Last year, 47 people were killed and 222 injured by land mines, according to the International Campaign to Ban Landmines.
Since 1979, land mines have killed 19,476 Cambodians and injured 43,926. Nongovernmental organizations say the victims are usually farmers.
One of the national heroes Mr. Minko referred to is Van Vun, 23, a Cambodian wheelchair-racing champion in multiple categories who hopes to qualify for the marathon at the London 2012 Paralympics.
Mr. Van Vun has been unable to walk since contracting polio when he was 18 months old. Growing up, he would shuffle around on his hands before he got his first wheelchair, at the age of 15.

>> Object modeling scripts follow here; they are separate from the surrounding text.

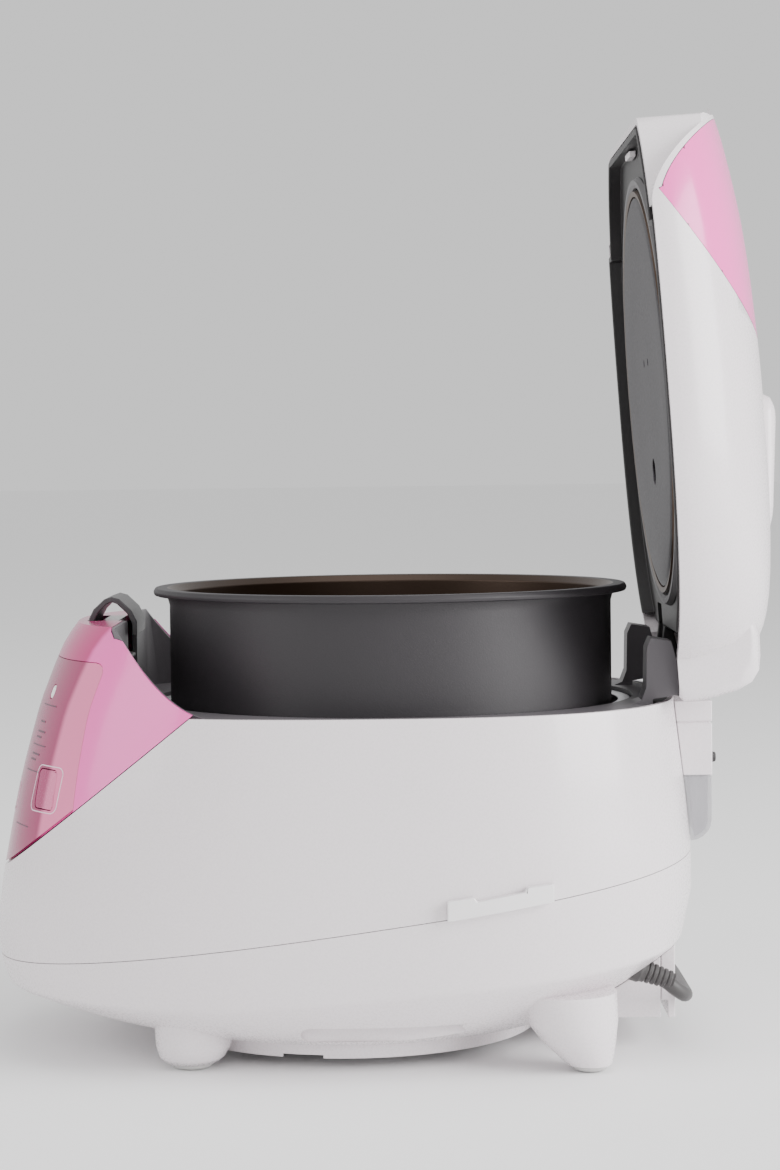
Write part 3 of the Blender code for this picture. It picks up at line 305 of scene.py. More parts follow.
def node(name, obj, bevel=0.45, looks=()):
    """Puts a fine piece in the place of its CAD node: metres, finish, soft edges, body."""
    chosen = [face.material_index for face in obj.data.polygons] if looks else []
    named_in_metres(name + "_fine", obj, (RELOOK.get(name, SLOT_OF[name]), *looks))
    for face, look in zip(obj.data.polygons, chosen):
        face.material_index = look
    bm = bmesh.new()
    bm.from_mesh(obj.data)
    bmesh.ops.remove_doubles(bm, verts=bm.verts, dist=0.00008 if name in LARGE else 0.00002)
    bmesh.ops.dissolve_degenerate(bm, edges=bm.edges, dist=0.00001)
    bm.to_mesh(obj.data)
    bm.free()
    if bevel:
        soft = obj.modifiers.new("soft edges", "BEVEL")
        soft.width = bevel * MM
        soft.segments = 2
        soft.limit_method = "ANGLE"
        soft.angle_limit = radians(40)
        soft.use_clamp_overlap = name in LARGE
        soft.miter_outer = "MITER_ARC"
    obj.data.shade_smooth()
    obj.data.set_sharp_from_angle(angle=radians(60.0 if bevel else 32.0))
    even = obj.modifiers.new("even shading", "WEIGHTED_NORMAL")
    even.keep_sharp = True
    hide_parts(name)
    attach(obj, BODY_OF[name])
    return obj


# ---- small tools
def smooth_table(table, at):
    """The columns of a table at a value of its first column, on a smooth curve."""
    keys = [row[0] for row in table]
    at = min(max(at, keys[0]), keys[-1])
    i = min(max(sum(key <= at for key in keys) - 1, 0), len(keys) - 2)
    low, high = table[i], table[i + 1]
    before, after = table[max(i - 1, 0)], table[min(i + 2, len(table) - 1)]
    span = high[0] - low[0]
    t = (at - low[0]) / span
    found = []
    for column in range(1, len(low)):
        slope_low = (high[column] - before[column]) / (high[0] - before[0]) * span
        slope_high = (after[column] - low[column]) / (after[0] - low[0]) * span
        found.append(
            low[column] * (1 + 2 * t) * (1 - t) ** 2
            + slope_low * t * (1 - t) ** 2
            + high[column] * t * t * (3 - 2 * t)
            + slope_high * t * t * (t - 1)
        )
    return found


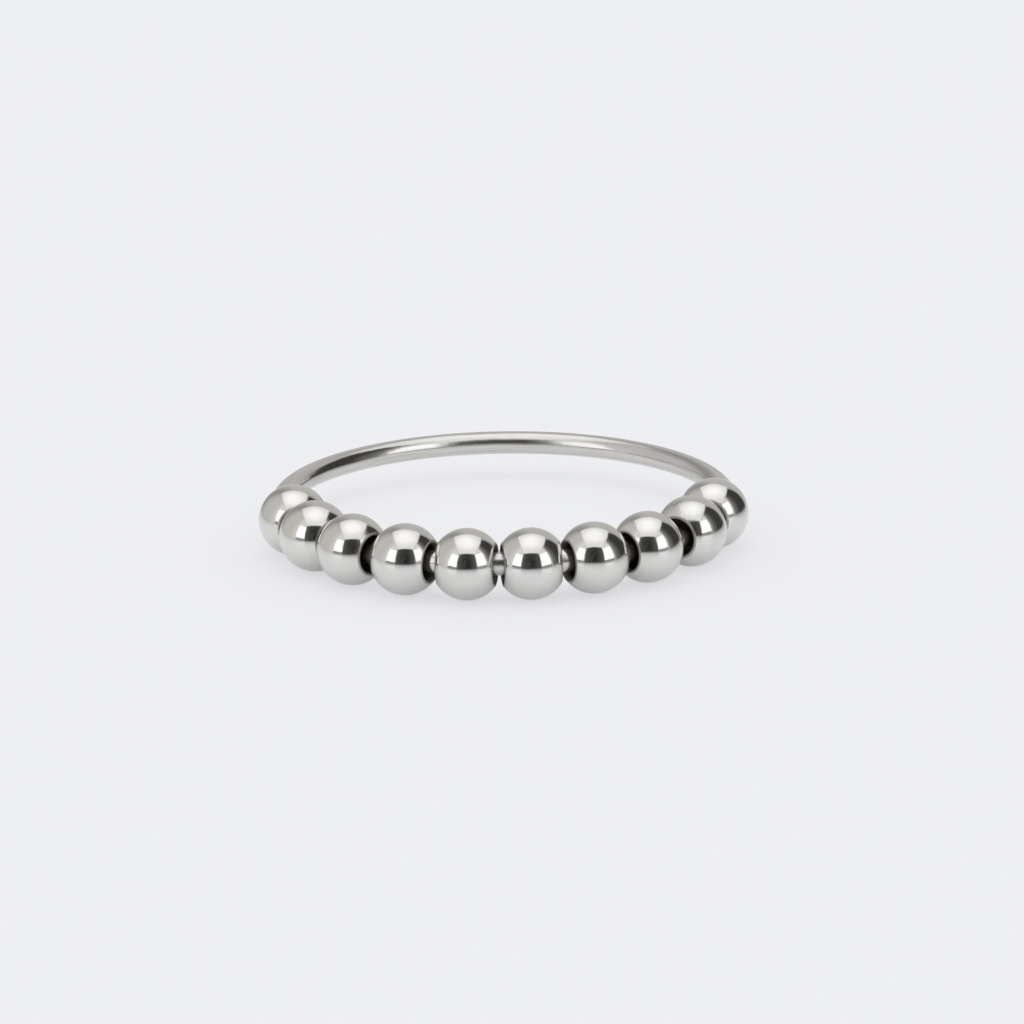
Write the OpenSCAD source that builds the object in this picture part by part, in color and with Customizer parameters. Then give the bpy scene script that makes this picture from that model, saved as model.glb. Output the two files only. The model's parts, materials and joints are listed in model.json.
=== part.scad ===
// Spinner ring: a closed ring of round wire with a row of drilled beads threaded on its front.
// Sizes are in millimetres and +Z is up. The origin is the centre of the finger hole, level
// with the middle of the wire. The row of beads faces -Y, and the ring lies on their undersides.

/* [Wire ring] */
// Inside width of the wire ring, which is the finger size
finger_d = 17.95; // [15:0.05:22]
// Thickness of the round wire
wire_d = 1; // [0.8:0.05:1.2]

/* [Beads] */
// Number of beads on the wire
bead_count = 10; // [3:1:12]
// Width of one round bead
bead_d = 3; // [2.6:0.1:3.6]
// Running clearance between the wire and the wall of a bead's bore
bore_play = 0.3; // [0.2:0.01:0.4]
// Width of the chamfer at each end of a bore
rim_chamfer = 0.1; // [0.05:0.01:0.15]

/* [Row] */
// How far the middle of the row stands outside the wire's circle, as a share of bore_play
middle_outset = 0.52; // [0:0.01:0.6]
// How far the two end beads lie inside the wire's circle, as a share of bore_play
end_inset = 0.86; // [0:0.01:0.9]
// Gap between two neighbours that are pushed together
bead_gap = 0.03; // [0.03:0.01:0.2]
// Extra room between the two neighbours that stand furthest apart
widest_play = 0.32; // [0:0.01:0.5]

/* [Hidden] */
$fn = 96;

// The extra room after each bead, from the left, as a share of widest_play
PLAY_SHARES = [0, 0, 0.2, 0.1, 0, 0.17, 0.1, 1, 0.55];

// How far the ends of each bead's bore are set over, from the left, as a share of bore_play. A
// positive share turns the bead's right end towards the finger.
LEAN_SHARES = [-0.18, 0.64, 0, 0, 0, 0, 0, 0, 0, 0];

wire_ring_r = (finger_d + wire_d) / 2;
bead_r = bead_d / 2;
bore_r = wire_d / 2 + bore_play;

// The outer edge of a bore's chamfer: its distance from the bore's axis and from the bead's middle
rim_r = bore_r + rim_chamfer;
rim_z = sqrt(bead_r ^ 2 - rim_r ^ 2);

// How far bead i is from the middle of the row, from 0 there to 1 at both ends
function end_share(i) = abs(2 * i / (bead_count - 1) - 1);

// How far the middle of bead i is from the ring's centre. The play lets the middle of the row
// stand forward of the wire's circle and draws its ends inward.
function bead_ring_r(i) = wire_ring_r
    + bore_play * (middle_outset - (middle_outset + end_inset) * end_share(i) ^ 1.5);

// The rims of two neighbours come nearest on the finger's side of the bores. This is the turn
// about the ring's centre from the middle of bead i to that point and half of bead_gap beyond.
// A lean hardly brings two rims nearer, so it is left out.
function half_pitch(i) = let (reach = bead_ring_r(i) - rim_r)
    atan2(rim_z, reach) + asin(bead_gap / 2 / norm([rim_z, reach]));

// An arc length on the wire's circle as an angle
function arc_angle(len) = len / wire_ring_r * 180 / PI;

// The turn from the first bead to bead i, where 0 is the first
function turn_to(i) = i == 0 ? 0
    : turn_to(i - 1) + half_pitch(i - 1) + half_pitch(i)
        + arc_angle(widest_play * PLAY_SHARES[(i - 1) % len(PLAY_SHARES)]);

// The angle of bead i from the front, positive towards +X, with the row centred on the front
function bead_angle(i) = turn_to(i) - turn_to(bead_count - 1) / 2;

// A loose bead can lean on the wire until the ends of its bore touch it
function bead_lean(i) = asin(bore_play * LEAN_SHARES[i % len(LEAN_SHARES)] / rim_z);

function bead_name(i) = str("bead_", i < 9 ? "0" : "", i + 1);

// The closed ring of round wire
module band() {
    color("silver")
    rotate_extrude()
        translate([wire_ring_r, 0])
            circle(d = wire_d);
}

// A cone that chamfers the upper end of a bore along Z. It starts inside the bore and ends
// past the bead.
module rim_cutter() {
    translate([0, 0, rim_z - 2 * rim_chamfer])
        cylinder(r1 = rim_r - 2 * rim_chamfer, r2 = rim_r + rim_chamfer, h = 3 * rim_chamfer);
}

// One bead about the origin, drilled along Z
module drilled_bead() {
    difference() {
        sphere(r = bead_r);
        cylinder(r = bore_r, h = bead_d, center = true);
        rim_cutter();
        mirror([0, 0, 1]) rim_cutter();
    }
}

// Bead i in its place, with its bore along the wire
module bead(i) {
    color("gainsboro")
    rotate([0, 0, bead_angle(i)])
        translate([0, -bead_ring_r(i), 0])
            rotate([0, 90, bead_lean(i)])
                drilled_bead();
}

band();
for (i = [0 : bead_count - 1])
    bead(i);
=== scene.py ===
# %% [markdown]
# A spinner ring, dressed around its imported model
#
# The object is a slim finger ring. A closed hoop of round steel wire carries ten polished, drilled
# steel beads. They spin and slide on the hoop, and lie together at its front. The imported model
# already has every piece at its real size. This script remakes the pieces as finer meshes that
# can carry a mirror finish, lays them on a pale floor in a small studio, and places the camera
# where the photograph was taken from.
#
# It isn't moved or changed, and anything that is made here is placed by what the frame says.

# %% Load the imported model
import json
import math

import bmesh
import bpy
from mathutils import Matrix, Vector

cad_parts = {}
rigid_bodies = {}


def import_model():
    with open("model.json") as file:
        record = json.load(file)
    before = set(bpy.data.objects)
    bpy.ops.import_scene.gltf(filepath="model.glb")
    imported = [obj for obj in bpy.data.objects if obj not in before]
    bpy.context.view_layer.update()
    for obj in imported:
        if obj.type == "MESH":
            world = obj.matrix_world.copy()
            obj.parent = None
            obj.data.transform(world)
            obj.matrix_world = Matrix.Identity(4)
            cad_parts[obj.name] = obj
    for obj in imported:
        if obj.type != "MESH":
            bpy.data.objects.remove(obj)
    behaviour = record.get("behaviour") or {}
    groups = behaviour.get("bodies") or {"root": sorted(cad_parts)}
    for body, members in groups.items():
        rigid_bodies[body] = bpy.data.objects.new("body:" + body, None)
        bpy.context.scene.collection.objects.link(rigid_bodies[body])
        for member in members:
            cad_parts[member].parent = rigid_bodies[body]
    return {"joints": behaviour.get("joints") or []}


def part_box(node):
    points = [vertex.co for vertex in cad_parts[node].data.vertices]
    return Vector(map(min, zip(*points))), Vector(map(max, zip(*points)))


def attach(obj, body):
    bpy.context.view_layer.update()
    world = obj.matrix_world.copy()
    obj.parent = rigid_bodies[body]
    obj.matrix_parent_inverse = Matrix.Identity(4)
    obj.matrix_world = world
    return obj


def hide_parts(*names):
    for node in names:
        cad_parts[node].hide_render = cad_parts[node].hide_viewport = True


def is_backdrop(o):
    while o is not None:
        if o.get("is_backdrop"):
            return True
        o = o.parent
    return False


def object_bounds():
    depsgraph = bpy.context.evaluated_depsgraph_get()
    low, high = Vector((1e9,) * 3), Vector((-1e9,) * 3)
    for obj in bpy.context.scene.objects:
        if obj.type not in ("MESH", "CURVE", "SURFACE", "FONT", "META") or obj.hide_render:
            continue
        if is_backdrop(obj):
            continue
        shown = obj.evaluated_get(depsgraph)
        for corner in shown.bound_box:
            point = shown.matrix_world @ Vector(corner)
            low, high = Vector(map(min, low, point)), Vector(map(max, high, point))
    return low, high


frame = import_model()
cad_low, cad_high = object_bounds()
MM = 0.001


def in_mm(lengths, digits=2):
    """Lengths in metres as rounded millimetres, for printing."""
    return [round(length / MM, digits) for length in lengths]


print("model in mm, low", in_mm(cad_low), "high", in_mm(cad_high))

# %% [markdown]
# Sizes read from the frame
#
# Nothing here repeats a size that the frame can give. The wire's box gives its thickness and the
# circle that it follows, a bead's box gives the bead's radius, and each bead's joint gives its
# middle and the axis of its bore. Only the bore has no box, so its two sizes are written out: the
# radius of its wall, and the outer radius of its rounded lip.

# %% Work out the sizes
wire_low, wire_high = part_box("band")
wire_r = (wire_high.z - wire_low.z) / 2
hoop_r = (wire_high.x - wire_low.x) / 2 - wire_r
bead_low, bead_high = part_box("bead_01")
bead_r = (bead_high.z - bead_low.z) / 2
bore_r = 0.8 * MM
rim_r = 0.9 * MM
floor_z = cad_low.z
beads = [(j["child"], Vector(j["pos_m"]), Vector(j["axis"])) for j in frame["joints"]]
print("radius of wire, hoop and bead in mm", in_mm((wire_r, hoop_r, bead_r), 3))
print("beads", len(beads))

# %% [markdown]
# The camera
#
# The photograph looks a little down on the ring through a long lens. The lens, the three turns
# and the distance were found by fitting the ten beads and the wire to their places in the
# picture. The last value says where the middle of the hoop lies, seen from the camera.

# %% Place the camera
LENS_PX = 6000
IMAGE_PX = 1024
SENSOR_MM = 36
QUARTER_TURN = math.radians(90)
CAMERA_TURN = math.radians(-0.25)
CAMERA_TILT = math.radians(15.92)
CAMERA_ROLL = math.radians(-0.85)
HOOP_FROM_CAMERA = Vector((-0.37, 0.477, -256.53)) * MM

bpy.ops.object.camera_add()
camera = bpy.context.object
camera.name = "photo_camera"
camera.data.sensor_width = SENSOR_MM
camera.data.lens = LENS_PX / IMAGE_PX * SENSOR_MM
camera.data.clip_start = 0.01
camera.data.clip_end = 10
upright = Matrix.Rotation(QUARTER_TURN - CAMERA_TILT, 3, "X")
facing = Matrix.Rotation(CAMERA_TURN, 3, "Z") @ upright @ Matrix.Rotation(CAMERA_ROLL, 3, "Z")
camera.matrix_world = Matrix.Translation(-(facing @ HOOP_FROM_CAMERA)) @ facing.to_4x4()
bpy.context.scene.camera = camera
print("camera at mm", in_mm(camera.matrix_world.translation, 1))

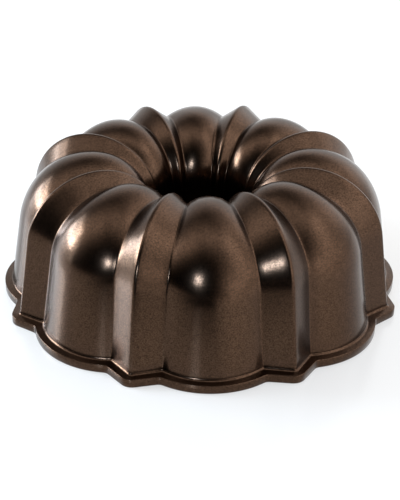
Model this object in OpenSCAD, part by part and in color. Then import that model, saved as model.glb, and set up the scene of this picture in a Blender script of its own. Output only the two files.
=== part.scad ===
// Fluted ring cake pan, cast in aluminium, standing on its rim with the
// crown up.  Eight broad rounded lobes alternate with eight narrow ridges.
// Both run up the drafted wall, over the crown and down into the centre tube.
// Millimetres, +Z up, origin at the centre of the rim plane.

/* [Rim] */
// Radius of the rim's outline at the notches between lobes and ridges
rim_notch_r = 128; // [127:0.1:131]
// Radius of the rim's outline at the middle of a lobe
rim_lobe_r = 134.7; // [133:0.1:138]
// Radius of the rim's outline at a ridge, where its two straight sides would meet
rim_ridge_r = 137.5; // [136:0.1:141]
// Radius that rounds the rim's outline at a ridge
rim_ridge_round = 8.6; // [2:0.2:9]
// Height of the rim flange
rim_h = 5.7; // [4:0.1:8]

/* [Metal] */
// Thickness of the cast wall, square to its surface
wall_t = 3.2; // [2.5:0.1:4]
// Radius that rounds the edge of each ridge
ridge_edge_r = 2.4; // [1:0.1:4]

/* [Valley between a lobe and a ridge] */
// Radius at the foot of the wall
valley_foot_r = 121.6; // [120:0.1:123]
// Radius of the highest point
valley_crown_r = 70.1; // [68:0.1:72]
// Height of the highest point
valley_crown_z = 89.4; // [87:0.1:92]
// Height of the centre of the crown's ellipse on the wall's side
valley_shoulder_z = 51.3; // [47:0.1:53]
// Height of the centre of the crown's ellipse on the tube's side
valley_tube_shoulder_z = 52.5; // [50:0.1:54]
// Draft of the wall, in degrees
valley_wall_draft = 8.7; // [6:0.1:10]
// Draft of the centre tube, in degrees
valley_tube_draft = 6.5; // [5:0.1:7]
// Radius that the centre tube's straight stretch would have at the tube's end
valley_tube_r = 29.6; // [29:0.1:31]

/* [Ridge, along its sharp edge before rounding] */
// Radius at the foot of the wall
ridge_foot_r = 131.5; // [130:0.1:133]
// Radius of the highest point
ridge_crown_r = 76.4; // [74:0.1:79]
// Height of the highest point
ridge_crown_z = 98.1; // [96:0.1:101]
// Height of the centre of the crown's ellipse on the wall's side
ridge_shoulder_z = 50.3; // [46:0.1:53]
// Height of the centre of the crown's ellipse on the tube's side
ridge_tube_shoulder_z = 52; // [50:0.1:54]
// Draft of the wall, in degrees
ridge_wall_draft = 8.6; // [6:0.1:10]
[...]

Before he started competing, he said, people used to ignore him. Now, people stop him in the streets and neighbors in his home village near Phnom Penh ask to see his trophies.
“The situation is much better than before,” he said. “It makes me feel happy. I’m proud because I’m No. 1.”
With his legs tucked tightly underneath him, Mr. Van Vun rode his broad shoulders and muscled forearms to victory in the 21-kilometer wheelchair division Sunday at Angkor Wat, in a chair donated by Canada’s national volleyball team for the disabled.
The Cambodian volleyball league organizes both volleyball and wheelchair racing programs for more than 250 people each year, most of whom are land mine victims.
Honored by the United Nations Development Program in 2006, the group runs a national volleyball competition with 10 clubs and trains 50 wheelchair athletes like Mr. Van Vun.
The league has worked with about 2,000 people with disabilities since it was established in 1999, but Mr. Minko, an Australian, said it had nowhere near enough funds to meet Cambodian demand for sports for the disabled. “We have only touched the tip of the iceberg,” Mr. Minko said.
The success of the national volleyball team — which finished seventh at the Sydney 2000 Paralympics, beating the host nation — has helped raise the profile of disabled athletes in Cambodia.
The team, which will compete in the World Organization Volleyball for Disabled World Cup 2009 in Phnom Penh later this month, is ranked third in the world and is aiming for the top spot.
“Cambodians now recognize the ability of Cambodians with a disability, and that these people are bringing great honor and dignity to the nation through their sporting endeavors on the international arena,” Mr. Minko said.
Yann Drouet, head of the International Committee of the Red Cross’s physical rehabilitation project in Cambodia, said sport could provide a psychological boost to amputees as well as play an important role in their physical rehabilitation. “It demonstrates to the amputee that they can trust their device and they can do things that they didn’t think they could do after an amputation,” he said.
Yamaguchi Taku, project manager at Hearts of Gold, the Japanese nongovernmental organization that runs the Angkor Wat race, said people often lost “their hope to live” after they were injured by land mines, and some families hid disabled relatives away from the public eye.
“After the explosion, they have no idea how to live, how to survive, how to continue their lives,” he said.
Sports can reduce their feelings of isolation, he said. “It gets them back into normal life.”
Since it was first held in 1996, the Angkor Wat International Half Marathon has raised more than $218,800 to help support Cambodians with disabilities, with a focus on providing amputees with prostheses.
The unique course, which winds through the world-heritage listed Angkor Wat complex, is growing in popularity with locals and foreigners alike, attracting about 1,780 runners from countries as far away as Argentina, Finland and Russia and about 1,700 Cambodians this year.
For Mr. San Mao, who has competed in Japan, Malaysia, Vietnam and Korea and trains twice a week with the Cambodian Disabled Athletics Federation, the win Sunday was bittersweet.
He says he knows he could have run faster — if only he had had the proper prosthesis.
Mr. San Mao, who won his division every year from 2002 to 2007, last year broke the prosthesis he used specially for running.
Since then, he has been forced to compete with the artificial limb that he wears every day because he cannot afford to have his running prosthesis fixed, or find a donor to buy a new one.
Nevertheless, he was thrilled to return to the winner’s podium. “I feel very happy I won the prize,” he said.